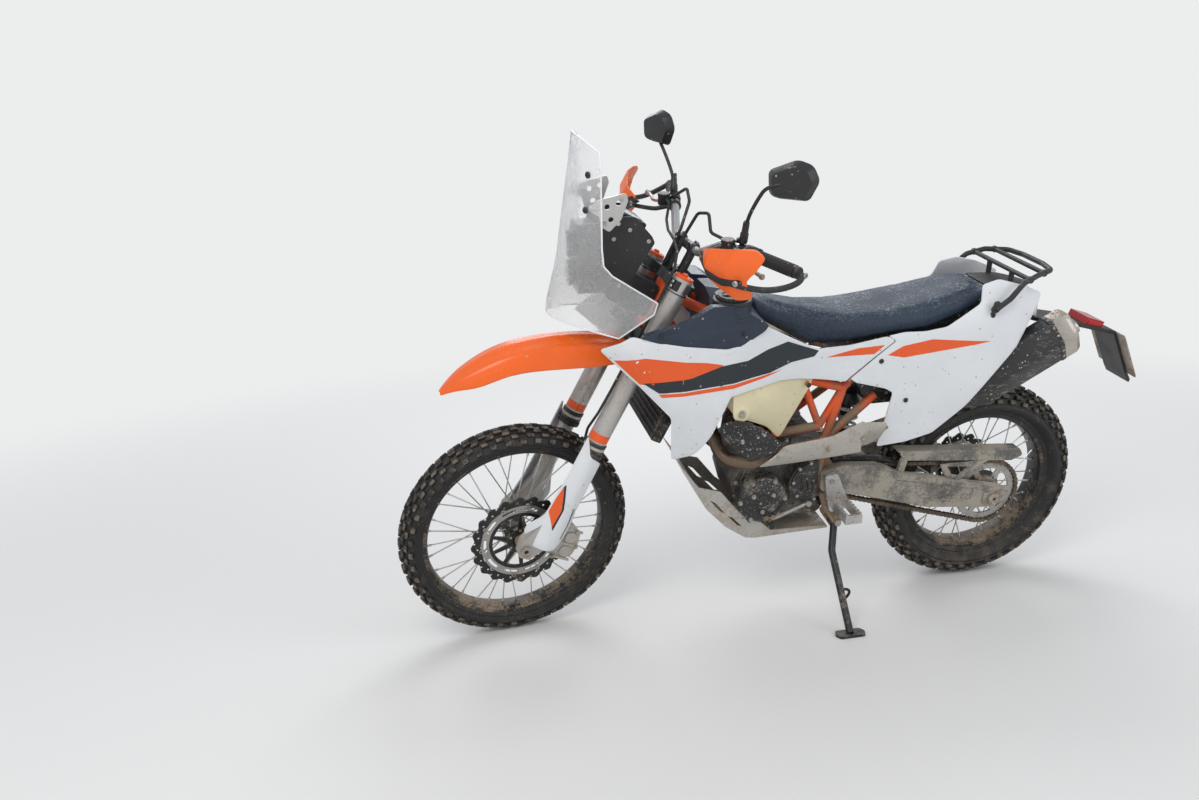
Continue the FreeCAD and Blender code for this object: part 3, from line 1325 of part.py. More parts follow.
def stand_bracket():
    """The clevis and pin that carry the side stand, on an arm of the frame."""
    axis = stand_axis()
    root = Vec(930, -114, 420)
    up = unit((root - STAND_PIVOT) - axis * (root - STAND_PIVOT).dot(axis))
    wide = axis.cross(up)
    pieces = [rod(STAND_PIVOT - axis * 24, STAND_PIVOT + axis * 24, STAND_PIN_R),
              rod(STAND_PIVOT + up * 40, root, 13)]
    for side in (-1, 1):
        base = STAND_PIVOT + axis * (side * (STAND_EYE_T / 2 + SIDE_PLAY))
        corners = [base + wide * w + up * u for w, u in ((-17, -15), (17, -15), (17, 52), (-17, 52))]
        pieces.append(prism(corners, axis * (side * 8), 10))
    base = STAND_PIVOT - axis * (STAND_EYE_T / 2 + 2)
    corners = [base + wide * w + up * u for w, u in ((-17, 28), (17, 28), (17, 52), (-17, 52))]
    pieces.append(prism(corners, axis * (STAND_EYE_T + 4)))
    return pieces


# Every piece: node, body, the function that makes it
PIECES = [("frame_sides", "chassis", frame_sides), ("frame_middle", "chassis", frame_middle),
          ("coolant_hoses", "chassis", coolant_hoses), ("crankcase", "chassis", crankcase),
          ("engine_covers", "chassis", engine_covers), ("cylinder", "chassis", cylinder),
          ("skid_plate", "chassis", skid_plate), ("exhaust_pipe", "chassis", exhaust_pipe),
          ("heat_shield", "chassis", heat_shield), ("silencer", "chassis", silencer),
          ("silencer_cap", "chassis", silencer_cap), ("lower_tank", "chassis", lower_tank),
          ("lower_guards", "chassis", lower_guards), ("tank_top", "chassis", tank_top),
          ("filler_cap", "chassis", filler_cap), ("shroud_left", "chassis", shroud_left),
          ("shroud_right", "chassis", shroud_right), ("rear_panel_left", "chassis", rear_panel_left),
          ("rear_panel_right", "chassis", rear_panel_right), ("radiator", "chassis", radiator),
          ("rear_tank", "chassis", rear_tank), ("seat", "chassis", seat),
          ("tail_fender", "chassis", tail_fender), ("tail_cover", "chassis", tail_cover),
          ("number_plate", "chassis", number_plate),
          ("tail_lamp", "chassis", tail_lamp), ("rack", "chassis", rack),
          ("screen_tower", "chassis", screen_tower), ("windshield", "chassis", windshield),
          ("screen_brackets", "chassis", screen_brackets), ("headlight", "chassis", headlight),
          ("instrument", "chassis", instrument), ("swingarm", "chassis", swingarm),
          ("chain", "chassis", chain), ("chain_guard", "chassis", chain_guard),
          ("rear_axle", "chassis", rear_axle), ("rear_caliper", "chassis", rear_caliper),
          ("shock", "chassis", shock), ("foot_pegs", "chassis", foot_pegs),
          ("foot_controls", "chassis", foot_controls),
          ("triple_clamps", "steering", triple_clamps), ("fork_tubes", "steering", fork_tubes),
          ("fork_lowers", "steering", fork_lowers), ("fork_guards", "steering", fork_guards),
          ("front_axle", "steering", front_axle), ("front_fender", "steering", front_fender),
          ("front_caliper", "steering", front_caliper), ("handlebar", "steering", handlebar),
          ("hand_controls", "steering", hand_controls), ("handguards", "steering", handguards),
          ("mirrors", "steering", mirrors), ("front_cables", "steering", front_cables),
          ("front_tyre", "front_wheel", front_tyre), ("front_rim", "front_wheel", front_rim),
          ("front_disc", "front_wheel", front_disc),
          ("rear_tyre", "rear_wheel", rear_tyre), ("rear_rim", "rear_wheel", rear_rim),
          ("rear_disc", "rear_wheel", rear_disc), ("sprocket", "rear_wheel", sprocket),
          ("side_stand", "side_stand", side_stand)]


def parked(body, make):
    """A piece steered, if it turns with the fork, and set down as the motorcycle is parked."""
    shape = steered(make()) if body in ("steering", "front_wheel") else make().copy()
    shape.Placement = PARKED.multiply(shape.Placement)
    return shape


NODES = {node: parked(body, make) for node, body, make in PIECES}
BOX = Part.makeCompound(list(NODES.values())).optimalBoundingBox(True, False)
SHIFT = Vec(-(BOX.XMin + BOX.XMax) / 2, -(BOX.YMin + BOX.YMax) / 2, -BOX.ZMin)
for node, shape in NODES.items():
    shape.translate(SHIFT)
    shape.exportStep("parts/" + node + ".step")
print("size", BOX.XLength, BOX.YLength, BOX.ZLength)
print("shift", SHIFT.x, SHIFT.y, SHIFT.z)
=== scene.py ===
import json
import math

import bpy
from bpy.props import FloatProperty, FloatVectorProperty, IntProperty, PointerProperty
from mathutils import Matrix, Vector


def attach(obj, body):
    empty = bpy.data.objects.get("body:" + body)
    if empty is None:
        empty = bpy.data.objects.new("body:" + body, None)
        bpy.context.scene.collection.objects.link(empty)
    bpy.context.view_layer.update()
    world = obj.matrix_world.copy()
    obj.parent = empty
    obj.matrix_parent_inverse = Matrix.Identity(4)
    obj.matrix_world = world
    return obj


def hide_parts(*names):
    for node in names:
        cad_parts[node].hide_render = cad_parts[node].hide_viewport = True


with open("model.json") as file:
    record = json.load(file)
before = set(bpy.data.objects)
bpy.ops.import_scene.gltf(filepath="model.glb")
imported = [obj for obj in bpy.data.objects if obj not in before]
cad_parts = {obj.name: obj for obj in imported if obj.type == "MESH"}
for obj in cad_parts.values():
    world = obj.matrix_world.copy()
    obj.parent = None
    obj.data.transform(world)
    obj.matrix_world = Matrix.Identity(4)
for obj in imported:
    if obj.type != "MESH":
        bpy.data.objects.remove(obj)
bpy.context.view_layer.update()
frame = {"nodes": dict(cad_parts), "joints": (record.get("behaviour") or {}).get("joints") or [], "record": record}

bl_info = {
    "name": "Dual sport motorcycle",
    "version": (1, 0, 0),
    "blender": (4, 5, 0),
    "location": "View3D > Sidebar > Motorcycle",
    "description": "Dresses the packed motorcycle: tyres, panels, seat, engine trim and finishes",
    "category": "Object",
}

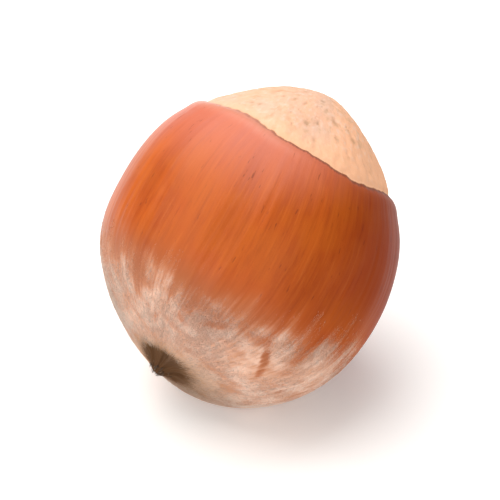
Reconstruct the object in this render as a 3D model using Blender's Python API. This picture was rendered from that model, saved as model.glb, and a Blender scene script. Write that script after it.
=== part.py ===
"""A ripe hazelnut in its closed shell, lying where it came to rest.

The nut is one solid. Its form is turned about its own axis, from the middle of the base scar to the tip. It
is then made uneven by formulas: broad and narrow sides, low ribs, a wavy scar rim, a lumpy scar and an axis
that bends on its way to the tip. The finished form is leaned over into its resting pose and gets the small
flat spot that it lies on. The origin is the middle of that spot, +Z is up, and the scar faces up, right and
back.
"""

import math

import bmesh
import bpy
import numpy as np
from mathutils import Matrix, Vector

# Driving dimensions, in metres.
NUT_WIDTH = 0.0200  # across the axis, from left to right
NUT_THICKNESS = 0.0203  # across the axis, from front to back
SHELL_LENGTH = 0.01777  # along the axis, from the rim of the scar to the round end
SCAR_WIDTH = 0.0142
SCAR_BULGE = 0.00416  # how far the middle of the scar stands out past its rim
TIP_WIDTH = 0.0032  # across the foot of the small bell that the tip is
TIP_HEIGHT = 0.0009

# Form of the side, as shares of the shell's length and as exponents of its two superellipse quarters.
WIDEST_AT = 0.46  # the widest place, counted from the rim
SCAR_END_POWER = 2.46
TIP_END_POWER = 2.27
SCAR_POWER = 1.15  # above 1 draws the scar's dome towards a low cone

# Resting pose, in degrees, from the nut standing on its tip.
SIDE_LEAN = 27.6  # scar to the right
BACK_LEAN = 35.0  # scar away from the front
SPOT_SOFTENING = 0.0014  # height over which the form flattens towards the resting spot
SPOT_CUT = 0.00012  # what the flat spot takes off the softened form

# Unevenness. Each wave is (count around the nut, share of the radius, phase in radians).
BODY_WAVES = ((2, 0.0165, -0.31), (3, 0.030, 2.73), (5, 0.005, 1.1))
RIB_WAVES = ((13, 0.0022, 0.7), (17, 0.0018, 2.6), (22, 0.0012, 5.1))
RIM_WAVES = ((2, 0.00030, 1.2), (3, 0.00022, 4.0), (7, 0.00012, 0.4))  # sizes in metres, along the side
BELLY_DRIFT = 0.00050  # how far the middle of the nut stands to the right of its ends
LEFT_BEND = (15.2, 2)  # degrees that the axis turns from rim to tip, and the power of the depth in its growth
FRONT_BEND = (20.0, 4)
LIP_HEIGHT = 0.00012  # the shell's raised edge round the scar
LIP_WIDTH = 0.00065
GROOVE_DEPTH = 0.00012  # the furrow between that edge and the scar
GROOVE_WIDTH = 0.00030
SCAR_LUMP = 0.00011
SCAR_LUMP_LENGTHS = (0.0028, 0.0065)  # shortest and longest wave in the scar
SCAR_LUMP_COUNT = 9
SCAR_SEED = 41

# Mesh density.
MERIDIANS = 80
PROFILE_SAMPLES = 400
SCAR_RINGS = 8
RIM_RINGS = (-0.0007, -0.0003, 0.0, 0.0004, 0.0009)  # metres along the side from the rim
SHELL_RINGS = 22
TIP_RINGS = 6

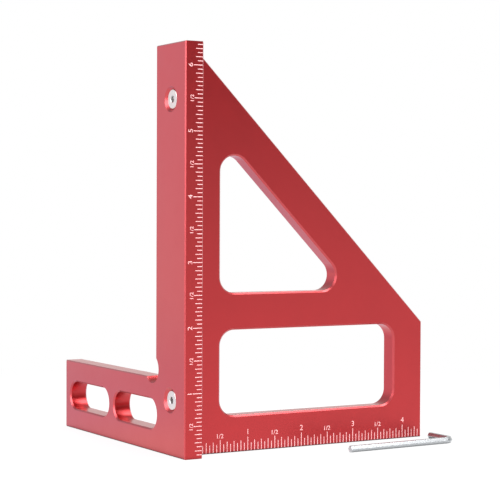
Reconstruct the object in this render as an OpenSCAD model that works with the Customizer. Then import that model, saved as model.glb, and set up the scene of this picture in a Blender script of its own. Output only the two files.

===============

Task brief: Emit only the lines from the one containing "before = set(bpy.data.objects)" through the one containing "TIP_HEIGHT = 0.0009", copied exactly.

Correct result:
before = set(bpy.data.objects)
bpy.ops.import_scene.gltf(filepath="model.glb")
imported = [obj for obj in bpy.data.objects if obj not in before]
cad_parts = {obj.name: obj for obj in imported if obj.type == "MESH"}
for obj in cad_parts.values():
    world = obj.matrix_world.copy()
    obj.parent = None
    obj.data.transform(world)
    obj.matrix_world = Matrix.Identity(4)
for obj in imported:
    if obj.type != "MESH":
        bpy.data.objects.remove(obj)
bpy.context.view_layer.update()
frame = {"nodes": dict(cad_parts), "joints": (record.get("behaviour") or {}).get("joints") or [], "record": record}

bl_info = {
    "name": "Dual sport motorcycle",
    "version": (1, 0, 0),
    "blender": (4, 5, 0),
    "location": "View3D > Sidebar > Motorcycle",
    "description": "Dresses the packed motorcycle: tyres, panels, seat, engine trim and finishes",
    "category": "Object",
}

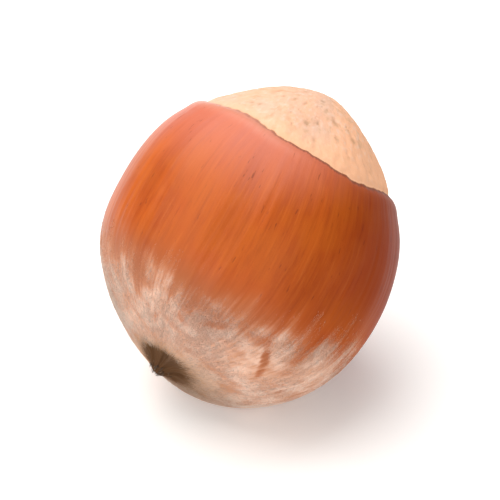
Reconstruct the object in this render as a 3D model using Blender's Python API. This picture was rendered from that model, saved as model.glb, and a Blender scene script. Write that script after it.
=== part.py ===
"""A ripe hazelnut in its closed shell, lying where it came to rest.

The nut is one solid. Its form is turned about its own axis, from the middle of the base scar to the tip. It
is then made uneven by formulas: broad and narrow sides, low ribs, a wavy scar rim, a lumpy scar and an axis
that bends on its way to the tip. The finished form is leaned over into its resting pose and gets the small
flat spot that it lies on. The origin is the middle of that spot, +Z is up, and the scar faces up, right and
back.
"""

import math

import bmesh
import bpy
import numpy as np
from mathutils import Matrix, Vector

# Driving dimensions, in metres.
NUT_WIDTH = 0.0200  # across the axis, from left to right
NUT_THICKNESS = 0.0203  # across the axis, from front to back
SHELL_LENGTH = 0.01777  # along the axis, from the rim of the scar to the round end
SCAR_WIDTH = 0.0142
SCAR_BULGE = 0.00416  # how far the middle of the scar stands out past its rim
TIP_WIDTH = 0.0032  # across the foot of the small bell that the tip is
TIP_HEIGHT = 0.0009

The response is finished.